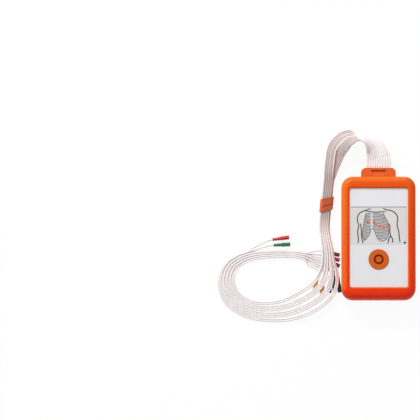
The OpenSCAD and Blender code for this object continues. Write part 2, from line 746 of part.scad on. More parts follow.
LEADS = ["ra", "la", "ll", "rl", "v1", "v2", "v3", "v4", "v5", "v6"];
function order_of(lead) = [for (i = [0:9]) if (TIPS[i][0] == lead) i][0];
function wire_of(lead) = [for (w = [0:9]) if (band_order(w) == order_of(lead)) w][0];

bumper();
front_shell();
rear_shell();
case_screws();
front_label();
indicator_lens();
power_button();
switch_dome();
main_board();
radio_module();
signal_chip();
indicator_led();
lead_header();
battery_door();
battery_cell_a();
battery_cell_b();
battery_spring_a();
battery_spring_b();
battery_plate_a();
battery_plate_b();
cable_hood();
wire_clip();
for (lead = LEADS) {
    wire(wire_of(lead));
    tip(order_of(lead));
    socket(order_of(lead));
}
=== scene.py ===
"""Looks of the handheld heart monitor: materials, printed film, lead wires, light and camera."""
import math

import bmesh
import bpy
import numpy as np
from mathutils import Matrix, Vector


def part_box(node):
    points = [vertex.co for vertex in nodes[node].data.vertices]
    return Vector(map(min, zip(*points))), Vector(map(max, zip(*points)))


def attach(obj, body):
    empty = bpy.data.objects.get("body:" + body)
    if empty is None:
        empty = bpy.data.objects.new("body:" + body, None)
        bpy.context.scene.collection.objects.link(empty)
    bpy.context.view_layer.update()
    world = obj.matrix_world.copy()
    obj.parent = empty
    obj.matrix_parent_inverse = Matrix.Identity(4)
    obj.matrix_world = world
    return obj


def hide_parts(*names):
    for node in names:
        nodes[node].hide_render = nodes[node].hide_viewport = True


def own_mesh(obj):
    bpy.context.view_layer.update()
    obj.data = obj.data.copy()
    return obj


MM = 0.001
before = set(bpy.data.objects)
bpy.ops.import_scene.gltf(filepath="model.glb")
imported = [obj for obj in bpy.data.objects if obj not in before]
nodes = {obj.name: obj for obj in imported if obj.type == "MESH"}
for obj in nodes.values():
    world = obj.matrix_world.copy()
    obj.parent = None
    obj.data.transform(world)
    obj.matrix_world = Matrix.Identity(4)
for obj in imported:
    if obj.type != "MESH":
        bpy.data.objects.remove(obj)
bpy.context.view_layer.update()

# ---- camera --------------------------------------------------------------------------------

VIEW_WIDTH = 389 * MM      # width of the photograph at the monitor
VIEW_CENTRE = Vector((-156 * MM, 26.5 * MM, 12 * MM))
VIEW_TILT = math.radians(85)
LENS = 800                 # millimetres, on a 36 mm sensor
SENSOR = 36


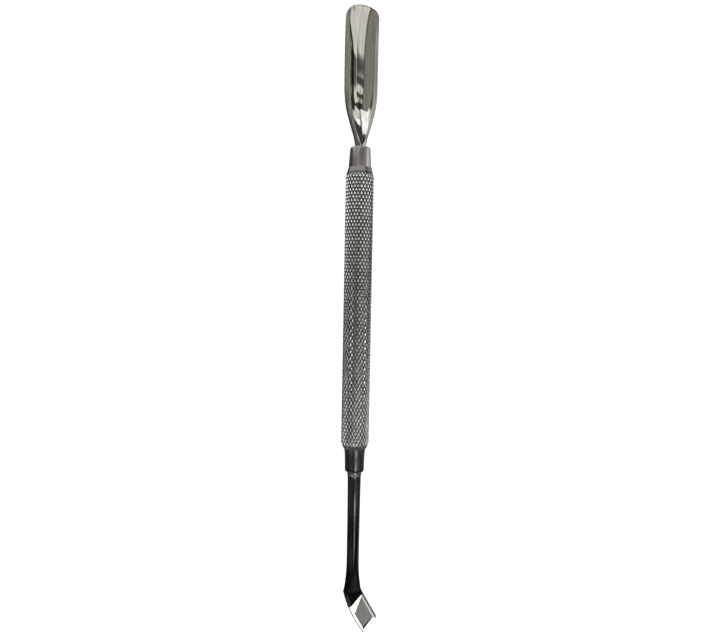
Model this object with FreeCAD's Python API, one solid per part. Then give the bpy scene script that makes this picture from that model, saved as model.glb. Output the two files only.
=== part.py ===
import FreeCAD, Part

import math
import os

from FreeCAD import Vector

# Double-ended cuticle pusher: a knurled hollow grip with a collar pressed into each end.
# One collar holds the scoop-shaped pusher, the other holds the shank of a bent hatchet blade.
# The tool lies along Y with the pusher towards +Y, and the scoop opens towards +Z.
# The origin is on the grip's axis, halfway along the grip. Lengths are in millimetres.

# Grip barrel, a tube with a taper at each end
GRIP_LENGTH = 59.5
GRIP_RADIUS = 3.0            # over the knurl's crests
CREST_LINES = 24             # the knurl's diamonds in each row round the grip
GRIP_BORE_RADIUS = 2.0
GRIP_END_RADIUS = 2.45       # outer radius of both end faces
PUSHER_TAPER = 2.0           # length of the long taper at the pusher end
BLADE_TAPER = 1.2            # length of the short taper at the blade end

# Collars, each a plug inside the grip and a visible cone outside it
PLUG_LENGTH = 8.0
PLUG_LEAD = 0.3              # chamfer on the plug's inner end
SOCKET_DEPTH = 9.0           # blind hole for the tang
LIP_ROUND = 0.4
PUSHER_COLLAR_LENGTH = 4.3
PUSHER_COLLAR_RADIUS = 2.40  # where it meets the grip
PUSHER_LIP_RADIUS = 2.13
BLADE_COLLAR_LENGTH = 5.1
BLADE_COLLAR_RADIUS = 2.33
BLADE_COVE_RADIUS = 2.11     # where the hollow curve beside the grip ends
BLADE_COVE_LENGTH = 2.2
BLADE_COVE_SAG = 0.06
BLADE_LIP_RADIUS = 2.06

# Tangs, a light press fit in the sockets
PUSHER_TANG_RADIUS = 1.0
BLADE_TANG_RADIUS = 1.2
TANG_LENGTH = 8.0
TANG_LEAD = 0.2
TANG_OVERLAP = 0.5           # how far a tang runs on into the piece that it carries

# Pusher scoop: sections from the collar's lip outwards, each
# (distance, half width, height of the widest points, half width and height at the outer side
# of the flat rim, half width of the hollow, its floor's height, the underside's height)
SCOOP_SECTIONS = (
    (0.0, 1.08, 0.00, 0.74, 0.80, 0.62, 1.04, -1.08),
    (2.0, 1.52, -0.05, 1.16, 0.86, 0.95, 0.80, -1.25),
    (4.75, 2.39, -0.15, 1.90, 0.74, 1.55, 0.20, -1.45),
    (8.0, 3.25, -0.28, 2.70, 0.50, 2.20, -0.92, -1.66),
    (11.0, 3.60, -0.33, 3.02, 0.39, 2.43, -1.02, -1.74),
    (15.0, 3.67, -0.35, 3.08, 0.35, 2.48, -1.02, -1.75),
    (20.0, 3.67, -0.33, 3.08, 0.35, 2.50, -0.94, -1.65),
    (25.0, 3.67, -0.20, 3.12, 0.36, 2.60, -0.66, -1.28),
    (31.0, 3.67, 0.05, 3.28, 0.38, 2.90, -0.12, -0.48),
)
SHOULDER_IN = 0.25           # the middle of the arc from the widest point to the rim, as a
SHOULDER_UP = 0.75           # share of that step in x and in z
SCOOP_LENGTH = 29.5          # from the collar's lip to the tip
TIP_END_RADIUS = 4.4         # the tip's outline from above: one wide arc at the end
TIP_CORNER_RADIUS = 2.9      # and a tighter arc into each side

# Shank: a small cone at the collar, a slim round rod, and a flattened flare
ROOT_RADIUS = 1.62
ROOT_END_RADIUS = 1.48
ROOT_LENGTH = 0.9
# (distance from the collar's lip, half width, half thickness, squareness of the section)
SHANK_SECTIONS = (
    (0.5, 1.45, 1.45, 2.0),
    (6.0, 1.38, 1.38, 2.0),
    (13.0, 1.34, 1.34, 2.0),
    (19.5, 1.33, 1.33, 2.0),
    (22.0, 1.40, 1.16, 2.2),
    (24.4, 1.66, 0.78, 2.8),
    (26.4, 1.96, 0.45, 5.0),
)
SECTION_POINTS = 32

# Hatchet blade: a plate bent up about a slanting fold and cut to its outline from above.
# Its points are (x, distance from the collar's lip).
BLADE_THICKNESS = 0.9
BEND_ANGLE = 20.0
BEND_RADIUS = 2.6            # of the upper face, in the fold
FOLD_ANGLE = 33.5            # between the fold and the tool's axis
FOLD_START = (0.83, 28.4)    # a point where the flat ends and the bend begins
BLADE_BACK = 25.0            # the plate's rear end, inside the flare
BLADE_BACK_HALF_WIDTH = 1.5
BLADE_LEFT = (-1.95, 26.3)   # where the long curved edge leaves the flare
BLADE_LEFT_MIDDLE = (-0.25, 31.15)
BLADE_POINT = (2.30, 35.25)
BLADE_HEEL = (5.4, 32.15)
BLADE_RIGHT = (2.17, 26.6)
BEVEL = 0.5                  # ground along the free edges of the upper face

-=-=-

With the first line being the one containing "switch_dome();" and the last line the one containing "zip(*points))), Vector(map(max, zip(*points)))", transcribe exactly the lines above that fall in that range.

switch_dome();
main_board();
radio_module();
signal_chip();
indicator_led();
lead_header();
battery_door();
battery_cell_a();
battery_cell_b();
battery_spring_a();
battery_spring_b();
battery_plate_a();
battery_plate_b();
cable_hood();
wire_clip();
for (lead = LEADS) {
    wire(wire_of(lead));
    tip(order_of(lead));
    socket(order_of(lead));
}
=== scene.py ===
"""Looks of the handheld heart monitor: materials, printed film, lead wires, light and camera."""
import math

import bmesh
import bpy
import numpy as np
from mathutils import Matrix, Vector


def part_box(node):
    points = [vertex.co for vertex in nodes[node].data.vertices]
    return Vector(map(min, zip(*points))), Vector(map(max, zip(*points)))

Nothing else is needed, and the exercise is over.